Note: if you just want to contribute header files, then that is fine.
You don't have to write the implementation also if you don't feel
comfortable doing so.

Coding Guidelines
-----------------

A. Use plain vanilla ANSI C at all times, and follow the GNU C coding
   guidelines (with TAB's at 8, not 4).  e.g. the following is "strlen":

        size_t
        strlen (const char *s)
        {
          size_t len = 0;
          while (*s++ != '\0')
            {
               ++len;
            }
          return len;
        }

   I've chosen the GNU style, rather than my regular C coding style,
   because it is more common amongst C programmers in the GNU community,
   and it will make it easier to reuse glibc code for some components,
   without creating inconsistencies in coding style.

B. Try to resist the urge to "embrace and extend" beyond susv3 for the
   time being.  If users want a "super" C library, they can use glibc
   once we can bootstrap it.

C. Mark functionality that is still to be done with "/* TODO */".

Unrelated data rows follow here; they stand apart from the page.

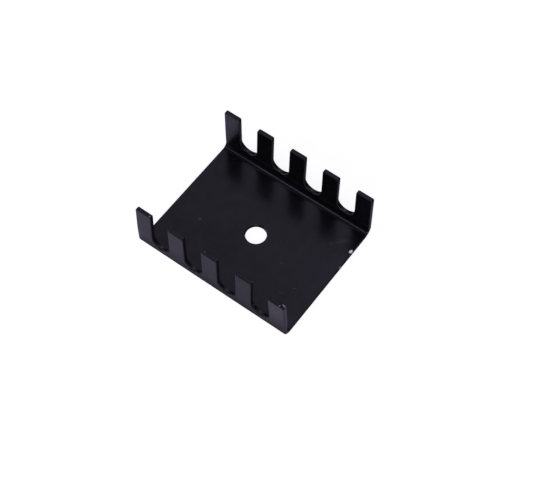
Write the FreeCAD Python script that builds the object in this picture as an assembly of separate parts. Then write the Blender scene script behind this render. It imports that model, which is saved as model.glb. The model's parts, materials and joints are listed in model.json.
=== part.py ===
import FreeCAD, Part
import math
import os

os.makedirs("parts", exist_ok=True)
Vector = FreeCAD.Vector

# A transistor heat sink stamped and folded from one sheet of aluminium, in millimetres and degrees.
# The base lies flat. X runs along the two walls, Y from the front wall to the rear wall, Z upwards.
# It is built about the middle of its base, and then moved so that the origin is the middle of the
# screw hole, on the underside of the base.

# The sheet
sheet_thickness = 0.8
fold_inside_radius = 1.0
edge_break = 0.08  # tumbling breaks the cut edges this far back, before the black finish

# The channel, over everything
channel_length = 31.0
channel_width = 25.4
channel_height = 10.7

# The fingers of a wall
finger_count = 5
finger_width = 3.2
finger_corner_radius = 0.3
web_height = 2.6  # from the underside to the bottom of the slots
finger_bend_radius = 10.0  # middle of the sheet, where handling has bent a finger

# How far each finger leans outwards, from the -X end to the +X end
rear_finger_leans = (0.8, 2.4, 2.5, 1.5, 0.0)
front_finger_leans = (-3.1, -1.3, -1.5, -1.8, 3.2)

# The screw hole
screw_hole_diameter = 3.8
screw_hole_offset = 0.15  # it is punched this far behind the middle of the base

# Worked out from the sizes above
half_length = channel_length / 2
half_width = channel_width / 2
half_thickness = sheet_thickness / 2
slot_width = (channel_length - finger_count * finger_width) / (finger_count - 1)
finger_pitch = finger_width + slot_width
finger_root_z = web_height + slot_width / 2  # where a slot's round bottom meets its straight sides
finger_length = channel_height - finger_root_z
fold_y = half_width - sheet_thickness - fold_inside_radius
fold_z = sheet_thickness + fold_inside_radius
wall_middle_y = half_width - half_thickness

x_axis = Vector(1, 0, 0)
y_axis = Vector(0, 1, 0)
z_axis = Vector(0, 0, 1)


def sheet_end(x_start, length, middle_y, middle_z, normal):
    """The cut end of a strip of sheet that runs along X and faces along normal (+Y or +Z)."""
    across = z_axis if normal == y_axis else y_axis
    corner = Vector(x_start, middle_y, middle_z) - across * half_thickness
    corners = [corner, corner + x_axis * length]
    corners += [corners[1] + across * sheet_thickness, corner + across * sheet_thickness, corner]
    return Part.Face(Part.makePolygon(corners))


def folded(end, centre_y, centre_z, angle):
    """The bend that a sheet end sweeps about a line along X, and the sheet end after it."""
    centre = Vector(0, centre_y, centre_z)
    bend = end.revolve(centre, x_axis, angle)
    moved_end = end.copy()
    moved_end.rotate(centre, x_axis, angle)
    return bend, moved_end


def lies_on(edge, plane_point, plane_normal):
    """True where both ends of an edge lie on a plane."""
    return all(abs((vertex.Point - plane_point).dot(plane_normal)) < 1e-6 for vertex in edge.Vertexes)


def finger(index, lean):
    """One finger of the rear wall, bent by its lean just above its root."""
    x_start = index * finger_pitch - half_length
    root = sheet_end(x_start, finger_width, wall_middle_y, finger_root_z, z_axis)
    pieces = []
    tip_direction = z_axis
    straight_length = finger_length
    if lean != 0:
        side = math.copysign(1, lean)
        bend, root = folded(root, wall_middle_y + side * finger_bend_radius, finger_root_z, -lean)
        pieces.append(bend)
        tip_direction = Vector(0, math.sin(math.radians(lean)), math.cos(math.radians(lean)))
        straight_length = finger_length - math.radians(abs(lean)) * finger_bend_radius
    blade = root.extrude(tip_direction * straight_length)
    tip_point = root.CenterOfMass + tip_direction * straight_length
    at_tip = [edge for edge in blade.Edges if lies_on(edge, tip_point, tip_direction)]
    corners = [edge for edge in at_tip if abs(edge.tangentAt(edge.FirstParameter).dot(x_axis)) < 0.5]
    pieces.append(blade.makeFillet(finger_corner_radius, corners))
    return pieces


def wall(leans):
    """The rear wall: half the base, its fold, the web under the slots, and the fingers."""
    middle_line = sheet_end(-half_length, channel_length, 0, half_thickness, y_axis)
    base = middle_line.extrude(y_axis * fold_y)
    base_end = sheet_end(-half_length, channel_length, fold_y, half_thickness, y_axis)
    fold, web_start = folded(base_end, fold_y, fold_z, 90)
    web = web_start.extrude(z_axis * (finger_root_z - fold_z))
    pieces = [base, fold, web]
    for index in range(finger_count):
        pieces += finger(index, leans[index % len(leans)])
    return pieces


def slot_bottom(index):
    """The round cutter for the bottom of one slot, through both walls."""
    middle_x = finger_width + slot_width / 2 + index * finger_pitch - half_length
    start = Vector(middle_x, -channel_width, finger_root_z)
    return Part.makeCylinder(slot_width / 2, 2 * channel_width, start, y_axis)


def sharp_edges(shape):
    """The edges where the sheet's two surfaces meet a cut, and none of the smooth joins."""
    found = []
    for edge in shape.Edges:
        faces = shape.ancestorsOfType(edge, Part.Face)
        if len(faces) != 2:
            continue
        middle = edge.valueAt((edge.FirstParameter + edge.LastParameter) / 2)
        normals = [face.normalAt(*face.Surface.parameter(middle)) for face in faces]
        if abs(normals[0].dot(normals[1])) < 0.5:
            found.append(edge)
    return found


def heat_sink():
    rear = wall(rear_finger_leans)
    front = [piece.mirror(Vector(0, 0, 0), y_axis) for piece in wall(front_finger_leans)]
    sheet = rear[0].multiFuse(rear[1:] + front)
    hole = Part.makeCylinder(screw_hole_diameter / 2, sheet_thickness, y_axis * screw_hole_offset)
    sheet = sheet.cut([slot_bottom(index) for index in range(finger_count - 1)] + [hole])
    sheet = sheet.removeSplitter()
    sheet = sheet.makeChamfer(edge_break, sharp_edges(sheet)).Solids[0]
    sheet.translate(-y_axis * screw_hole_offset)
    return sheet


heat_sink().exportStep("parts/heat_sink.step")
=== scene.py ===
import json
import math

import bpy
from mathutils import Matrix, Vector


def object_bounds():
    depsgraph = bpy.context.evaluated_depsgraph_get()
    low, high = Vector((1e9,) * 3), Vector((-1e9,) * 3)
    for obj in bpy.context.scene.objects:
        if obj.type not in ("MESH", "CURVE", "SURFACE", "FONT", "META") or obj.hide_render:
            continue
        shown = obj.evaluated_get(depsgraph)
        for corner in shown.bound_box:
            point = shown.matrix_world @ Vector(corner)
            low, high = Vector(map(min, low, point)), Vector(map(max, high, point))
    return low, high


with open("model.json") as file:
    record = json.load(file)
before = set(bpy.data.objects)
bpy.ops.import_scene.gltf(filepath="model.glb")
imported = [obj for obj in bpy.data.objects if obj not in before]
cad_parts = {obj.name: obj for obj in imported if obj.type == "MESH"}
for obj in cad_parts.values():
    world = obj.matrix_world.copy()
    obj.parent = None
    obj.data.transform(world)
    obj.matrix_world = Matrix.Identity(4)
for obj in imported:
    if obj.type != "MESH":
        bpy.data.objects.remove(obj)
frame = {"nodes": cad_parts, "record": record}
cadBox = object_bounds()
heatSink = frame["nodes"]["heat_sink"]
mm = 0.001
perMm = (1 / mm, 1 / mm, 1 / mm)  # turns a place in metres into millimetres
print("frame loaded:", ", ".join(frame["nodes"]))

# Where the photograph was taken from, worked out from the outline of the part in it
photoView = {
    "azimuth": 37.39,  # degrees round from the front
    "elevation": 59.72,  # degrees above the floor
    "roll": -1.03,
    "depth": 223.53 * mm,  # from the camera to the origin, along its line of sight
    "focalLength": 1287.9,  # in pixels of the photograph
    "originPixel": (256.01, 236.55),
    "pictureSize": (533, 478),
    "sensorWidth": 36,  # mm
    "clipping": (0.01, 20),  # m
}


def addCamera(view):
    azimuth, elevation, roll = (math.radians(view[key]) for key in ("azimuth", "elevation", "roll"))
    back = Vector((math.sin(azimuth) * math.cos(elevation),
                   -math.cos(azimuth) * math.cos(elevation),
                   math.sin(elevation)))
    level = Vector((0, 0, 1)).cross(back).normalized()
    upright = back.cross(level)
    right = level * math.cos(roll) + upright * math.sin(roll)
    up = upright * math.cos(roll) - level * math.sin(roll)
    width, height = view["pictureSize"]
    metresPerPixel = view["depth"] / view["focalLength"]
    originRight = (view["originPixel"][0] - width / 2) * metresPerPixel
    originUp = (height / 2 - view["originPixel"][1]) * metresPerPixel
    place = back * view["depth"] - right * originRight - up * originUp

    data = bpy.data.cameras.new("photoCamera")
    data.sensor_fit = "HORIZONTAL"
    data.sensor_width = view["sensorWidth"]
    data.lens = view["focalLength"] * data.sensor_width / width
    data.clip_start, data.clip_end = view["clipping"]
    camera = bpy.data.objects.new("photoCamera", data)
    camera.matrix_world = Matrix.Translation(place) @ Matrix((right, up, back)).transposed().to_4x4()
    bpy.context.scene.collection.objects.link(camera)
    bpy.context.scene.camera = camera


addCamera(photoView)
print("camera placed")

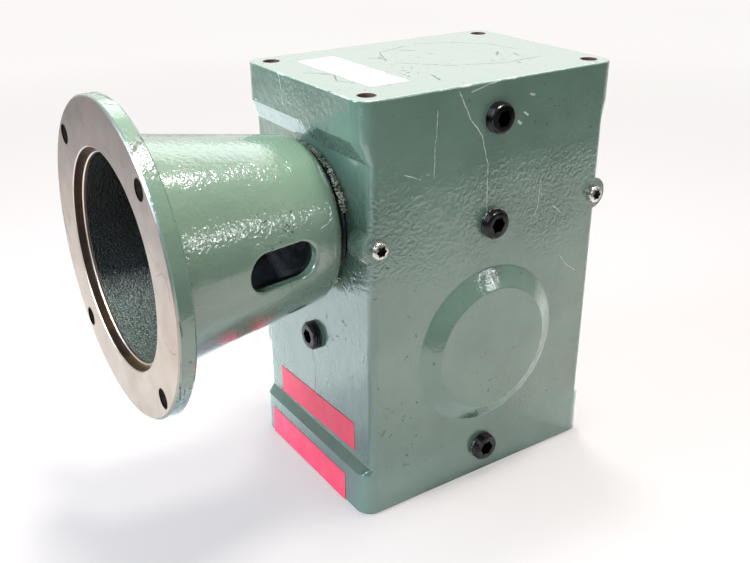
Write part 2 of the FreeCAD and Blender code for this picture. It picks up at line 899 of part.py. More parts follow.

D. Avoid RCS source tags like "Date" and "Log".  They tend to make the
   code look ugly, and are difficult to keep consistent when code is
   copied from one source repository to another.  Change information
   should instead be placed in the ChangeLog file:

        2002-08-16  John Smith  <john@smith.com>

                * libc/foo/bar.c: implement the "bar" function within
                  the "foo" component.

   This will acknowledge who did what to which file and when.  It is
   also easier to scan through the ChangeLog file when building the
   NEWS entry for each major release.

E. Don't worry about supporting K&R style function prototypes, unless
   you are adapting code imported from glibc or some other package.
   The "cscc" compiler is ANSI, and the IL environment doesn't work
   too well when K&R prototyping is used.